[Source records]:
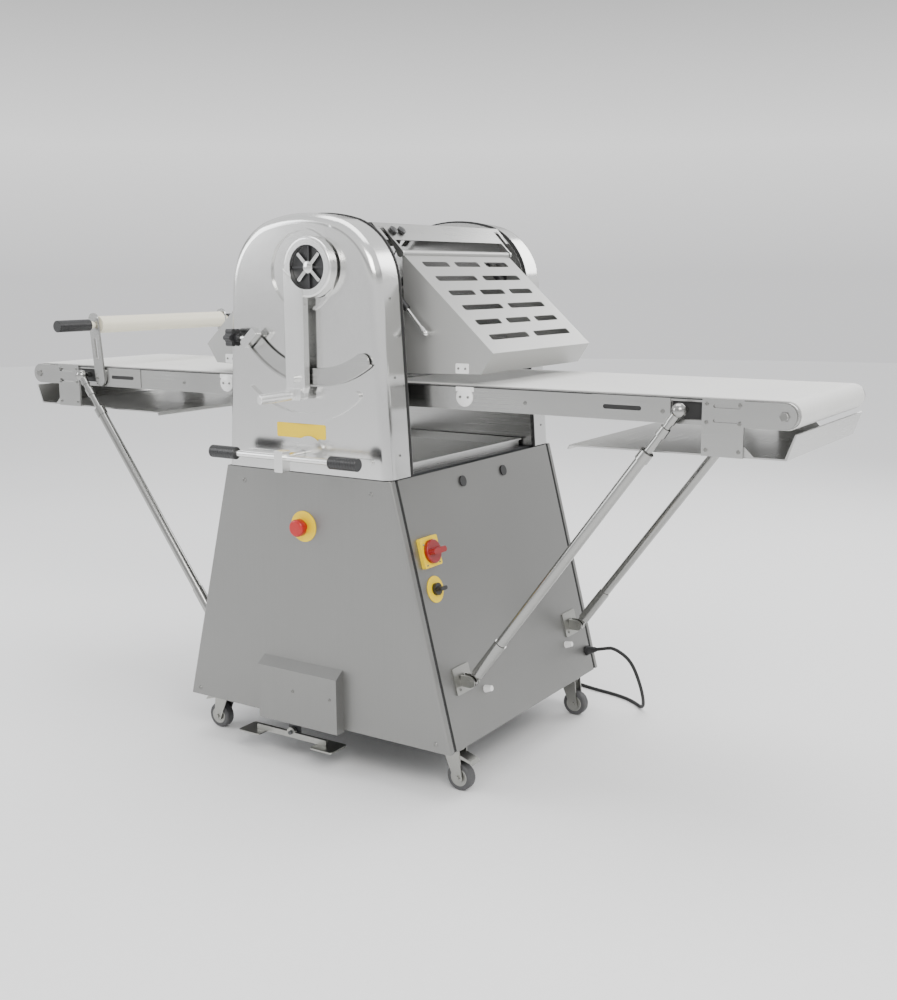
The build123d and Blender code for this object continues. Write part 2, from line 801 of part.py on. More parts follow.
def make_controls():
    """Legend plates, and the emergency stop, isolator and selector that stand on them."""
    stop = (-7, 583)
    with BuildPart() as control_plates:
        with BuildSketch(front(BASE_DEPTH)):
            with Locations(stop):
                Circle(36)
                Circle(11.5, mode=Mode.SUBTRACT)
        extrude(amount=2)
        with BuildSketch(side_plane(542, -284)):
            RectangleRounded(68, 68, 5)
            Circle(8.5, mode=Mode.SUBTRACT)
        extrude(amount=9)
        with BuildSketch(side_plane(460, -288)):
            Circle(30)
            Circle(6.5, mode=Mode.SUBTRACT)
        extrude(amount=2)
    save(control_plates, "control_plates")
    with BuildPart() as estop_button:
        with BuildSketch(front(BASE_DEPTH - 14)):
            with Locations(stop):
                Circle(11)
        extrude(amount=30)
        with BuildSketch(front(BASE_DEPTH + 14)):
            with Locations(stop):
                Circle(20)
        extrude(amount=18)
        fillet(estop_button.edges().sort_by(Axis.Y)[0], radius=6)
    save(estop_button, "estop_button")
    with BuildPart() as isolator_knob:
        with BuildSketch(side_plane(542, -284, -14)):
            Circle(8)
        extrude(amount=26)
        with BuildSketch(side_plane(542, -284, 9.5)):
            Circle(27)
        extrude(amount=10)
        fillet(isolator_knob.edges().filter_by(GeomType.CIRCLE).sort_by(Axis.X)[-1], radius=3)
        with BuildSketch(side_plane(542, -284, 19)):
            SlotOverall(50, 13)
        extrude(amount=16)
    save(isolator_knob, "isolator_knob")
    with BuildPart() as selector_knob:
        with BuildSketch(side_plane(460, -288, -14)):
            Circle(6)
        extrude(amount=20)
        with BuildSketch(side_plane(460, -288, 2.5)):
            Circle(14)
        extrude(amount=8)
        with BuildSketch(side_plane(460, -288, 10)):
            SlotOverall(25, 9)
        extrude(amount=16)
    save(selector_knob, "selector_knob")


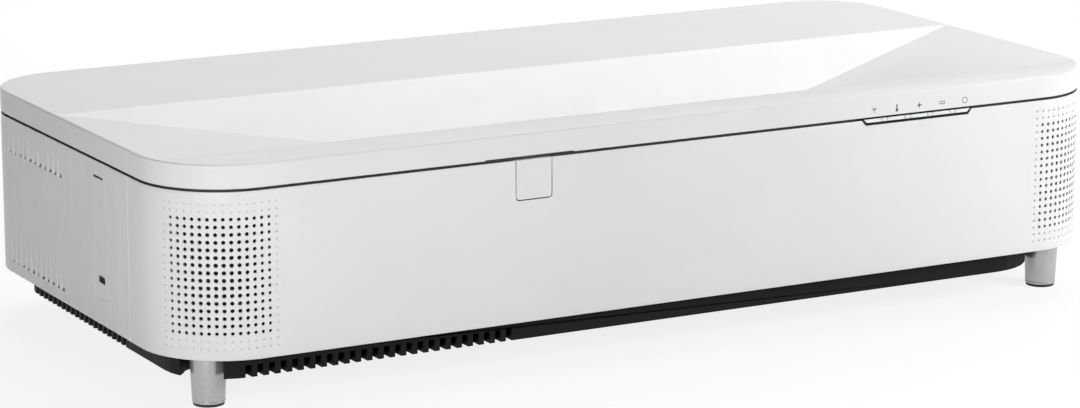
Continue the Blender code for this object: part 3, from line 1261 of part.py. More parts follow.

[Work to be completed]: Repeat the whole listing exactly, keeping every line intact.

[Response to the task]:
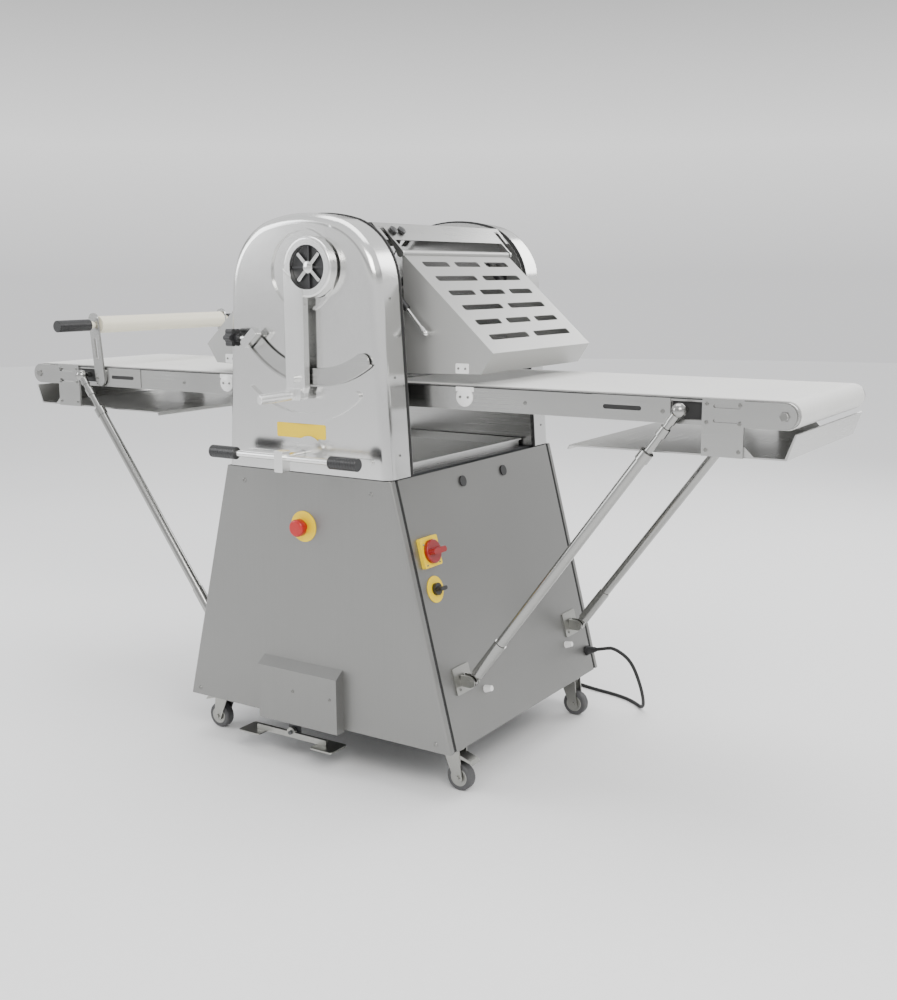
The build123d and Blender code for this object continues. Write part 2, from line 801 of part.py on. More parts follow.
def make_controls():
    """Legend plates, and the emergency stop, isolator and selector that stand on them."""
    stop = (-7, 583)
    with BuildPart() as control_plates:
        with BuildSketch(front(BASE_DEPTH)):
            with Locations(stop):
                Circle(36)
                Circle(11.5, mode=Mode.SUBTRACT)
        extrude(amount=2)
        with BuildSketch(side_plane(542, -284)):
            RectangleRounded(68, 68, 5)
            Circle(8.5, mode=Mode.SUBTRACT)
        extrude(amount=9)
        with BuildSketch(side_plane(460, -288)):
            Circle(30)
            Circle(6.5, mode=Mode.SUBTRACT)
        extrude(amount=2)
    save(control_plates, "control_plates")
    with BuildPart() as estop_button:
        with BuildSketch(front(BASE_DEPTH - 14)):
            with Locations(stop):
                Circle(11)
        extrude(amount=30)
        with BuildSketch(front(BASE_DEPTH + 14)):
            with Locations(stop):
                Circle(20)
        extrude(amount=18)
        fillet(estop_button.edges().sort_by(Axis.Y)[0], radius=6)
    save(estop_button, "estop_button")
    with BuildPart() as isolator_knob:
        with BuildSketch(side_plane(542, -284, -14)):
            Circle(8)
        extrude(amount=26)
        with BuildSketch(side_plane(542, -284, 9.5)):
            Circle(27)
        extrude(amount=10)
        fillet(isolator_knob.edges().filter_by(GeomType.CIRCLE).sort_by(Axis.X)[-1], radius=3)
        with BuildSketch(side_plane(542, -284, 19)):
            SlotOverall(50, 13)
        extrude(amount=16)
    save(isolator_knob, "isolator_knob")
    with BuildPart() as selector_knob:
        with BuildSketch(side_plane(460, -288, -14)):
            Circle(6)
        extrude(amount=20)
        with BuildSketch(side_plane(460, -288, 2.5)):
            Circle(14)
        extrude(amount=8)
        with BuildSketch(side_plane(460, -288, 10)):
            SlotOverall(25, 9)
        extrude(amount=16)
    save(selector_knob, "selector_knob")


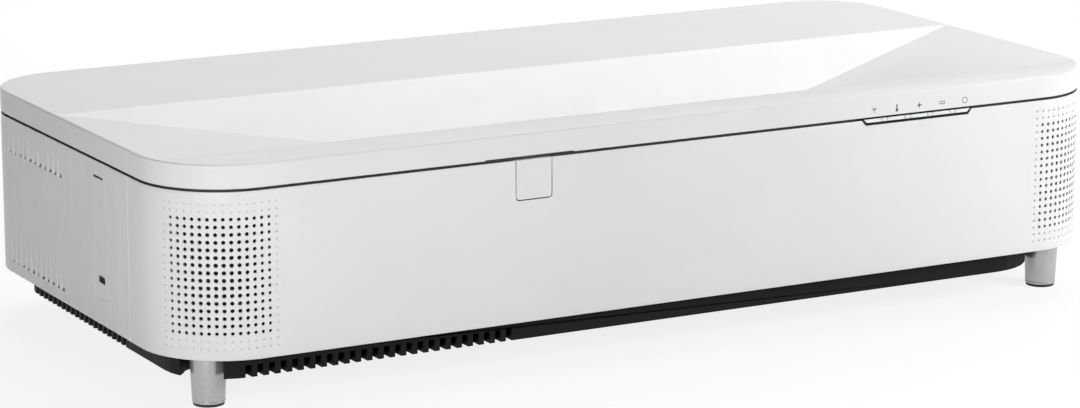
Continue the Blender code for this object: part 3, from line 1261 of part.py. More parts follow.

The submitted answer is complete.